Goal
Up to and including the line that contains "return outline(a, BOWL_W / 2, TIP_REACH, HEEL_REACH)", write out each line of the material from its first line, exactly.

Data segment
[start]
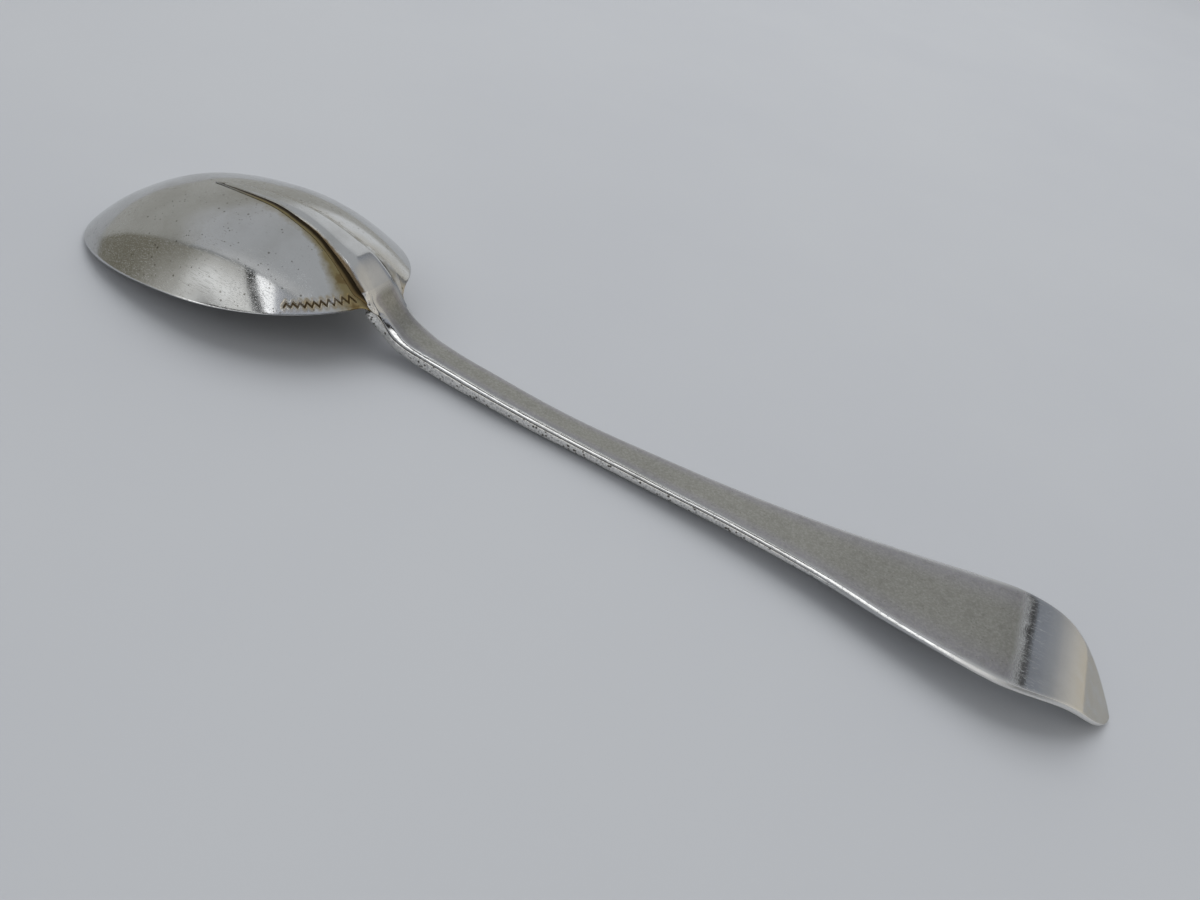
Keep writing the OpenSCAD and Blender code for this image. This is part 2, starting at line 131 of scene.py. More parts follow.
def outline(a, half, reach_tip, reach_heel):
    c = np.cos(a)
    s = np.sin(a)
    reach = np.where(c < 0, reach_tip, reach_heel)
    power = np.where(c < 0, TIP_POWER, HEEL_POWER)
    return 1 / ((np.abs(c) / reach)**power + (np.abs(s) / half)**power)**(1 / power)


def rim_r(a):
    return outline(a, BOWL_W / 2, TIP_REACH, HEEL_REACH)


def inner_r(a):
    return outline(a, BOWL_W / 2 - RIM_W, TIP_REACH - RIM_W, HEEL_REACH - RIM_W)


def fold(a):
    return (a + math.pi) % (2 * math.pi) - math.pi


def dip(a, q):
    turn = fold(a)
    wide = np.where(turn < 0, DIP_ANGLE_NEAR, DIP_ANGLE_FAR)
    return HEEL_DIP * np.exp(-(np.abs(turn) / wide)**4) * q**DIP_POWER


def back_n(u, v):
    du = u - DEEP_U
    a = np.arctan2(v, du)
    q = np.minimum(np.hypot(du, v) / rim_r(a), 1)
    return BOWL_DEPTH * (1 - q**BACK_POWER) - dip(a, q)


def placed(u, v, n):
    u, v, n = np.broadcast_arrays(np.asarray(u, float), v, n)
    x = SHIFT_X + u * math.cos(RIM_PITCH) - n * math.sin(RIM_PITCH)
    z = u * math.sin(RIM_PITCH) + n * math.cos(RIM_PITCH)
    return np.stack([x, v, z], -1)


def on_back(u, y, height):
    return placed(u, y, back_n(u, y) + height)


HEEL_X = BOWL_LEN * math.cos(RIM_PITCH)
HEEL_Z = BOWL_LEN * math.sin(RIM_PITCH)
REACH_X = SPOON_LEN - HEEL_X
FALL_X = [-0.0200, -0.0075, 0.0020, 0.0100, 0.0210, 0.0320, 0.0435, 0.0655, 0.0950, 0.1700, 1]
FALL = [0.7536, 0.5820, 0.4495, 0.3610, 0.2620, 0.1900, 0.1345, 0.0580, 0.0170, 0, 0]
BACK_X = [-0.0200, 0.0655, 0.1700, 0.3010, 0.4120, 0.5220, 0.6320, 0.7430, 0.8160, 0.8600,
          0.8900, 0.9040, 0.9190, 0.9340, 0.9490, 0.9640, 0.9790, 0.9930, 1]
BACK_Z = [0.6000, 0.6000, 0.5800, 0.5270, 0.5730, 0.6600, 0.7320, 0.7850, 0.8830, 0.9570,
          0.9970, 1.0000, 0.9780, 0.9110, 0.7860, 0.6080, 0.3950, 0.1890, 0.0990]
WIDE_X = [-0.0200, 0, 0.0210, 0.0450, 0.0655, 0.1200, 0.2200, 0.3010, 0.4120, 0.5220, 0.6320,
          0.7430, 0.8160, 0.8600, 0.9000, 1]
NECK_WIDE = [0.8000, 0.8750, 0.9700, 1.0000, 0.9850, 0.9300, 0.9200, 1.0200, 0, 0, 0, 0, 0, 0, 0, 0]
END_WIDE = [0, 0, 0, 0, 0, 0, 0, 0.0020, 0.3150, 0.3800, 0.5300, 0.7980, 0.9450, 1.0100, 1.0300, 1.0400]
THICK_X = [0, 0.0210, 0.0435, 0.0655, 0.0950, 0.1700, 0.3010, 0.4120, 0.5220, 0.6320, 0.7430,
           0.8160, 0.9000, 1]
THICK = [1.0800, 0.9500, 0.8600, 0.8050, 0.7850, 0.7600, 0.7600, 0.7700, 0.6800, 0.5100, 0.3850,
         0.3150, 0.2600, 0.2000]
SWAY_X = [-0.0200, 0.0105, 0.0200, 0.0400, 0.1000, 0.1700, 0.2400, 0.3100, 0.4000, 0.5000, 0.6000,
          0.7000, 0.8000, 0.9000, 1]
SWAY_Y = [-0.3500, -0.3500, -0.3600, -0.4000, -0.5500, -0.8500, -1.0000, -0.9000, -0.5500, -0.2000,
          0.1000, 0.3200, 0.5200, 0.7000, 0.8500]
CAP_POWER = 1.78
SLOPE_STEP = 0.0015
CAP_SHARE = END_CAP / REACH_X


def crest_z(s):
    return HEEL_Z * curve(FALL_X, FALL, s) + END_H * curve(BACK_X, BACK_Z, s)


def crest(s):
    s = np.asarray(s, float)
    return np.stack([HEEL_X + s * REACH_X, crest_z(s)], -1)


def inward(s):
    m = np.clip(s, FALL_X[0] + SLOPE_STEP, 1 - SLOPE_STEP)
    g = (crest_z(m + SLOPE_STEP) - crest_z(m - SLOPE_STEP)) / (2 * SLOPE_STEP * REACH_X)
    k = np.hypot(1, g)
    return np.stack([g / k, -1 / k], -1)


def half_w(s):
    cap = np.clip((np.asarray(s, float) - 1 + CAP_SHARE) / CAP_SHARE, 0, 0.9985)
    flat = NECK_W / 2 * curve(WIDE_X, NECK_WIDE, s) + END_W / 2 * curve(WIDE_X, END_WIDE, s)
    return flat * (1 - cap**CAP_POWER)**(1 / CAP_POWER)


def thick(s):
    return NECK_T * curve(THICK_X, THICK, np.maximum(s, 0))


def bend(s):
    return SWAY * curve(SWAY_X, SWAY_Y, s)


SCARF = -0.0185
HEEL = 0.0105
TAB = 0.0690
SCARF_U = 0.9520
heel_point = placed(BOWL_LEN, 0, -HEEL_DIP)
RIM_HEEL = np.array([heel_point[0] - SHIFT_X, heel_point[2]])
TAB_END = crest(TAB) + inward(TAB) * (thick(TAB) - FIT_GAP)
TAB_DIR = (TAB_END - RIM_HEEL) / np.linalg.norm(TAB_END - RIM_HEEL)
TAB_UP = np.array([-TAB_DIR[1], TAB_DIR[0]])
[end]
Exercise output
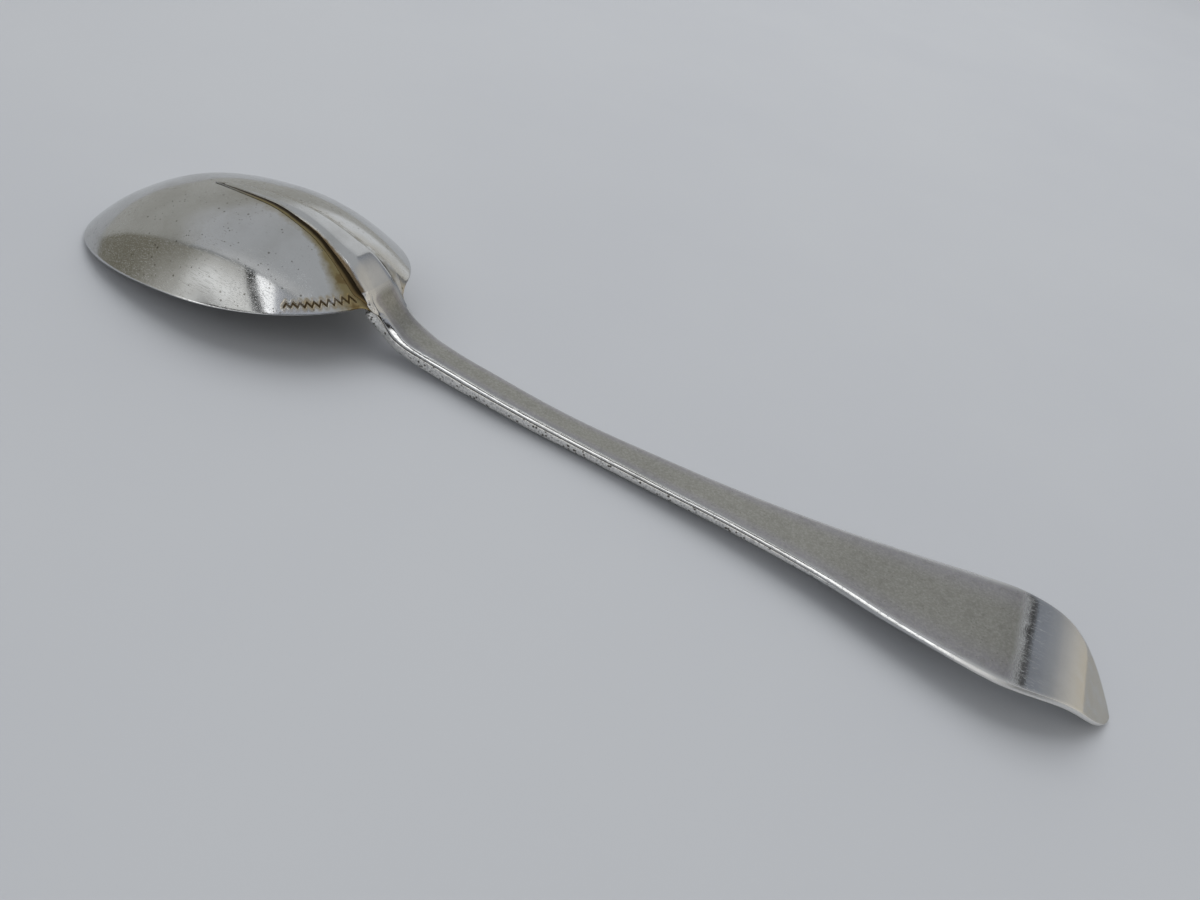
Keep writing the OpenSCAD and Blender code for this image. This is part 2, starting at line 131 of scene.py. More parts follow.
def outline(a, half, reach_tip, reach_heel):
    c = np.cos(a)
    s = np.sin(a)
    reach = np.where(c < 0, reach_tip, reach_heel)
    power = np.where(c < 0, TIP_POWER, HEEL_POWER)
    return 1 / ((np.abs(c) / reach)**power + (np.abs(s) / half)**power)**(1 / power)


def rim_r(a):
    return outline(a, BOWL_W / 2, TIP_REACH, HEEL_REACH)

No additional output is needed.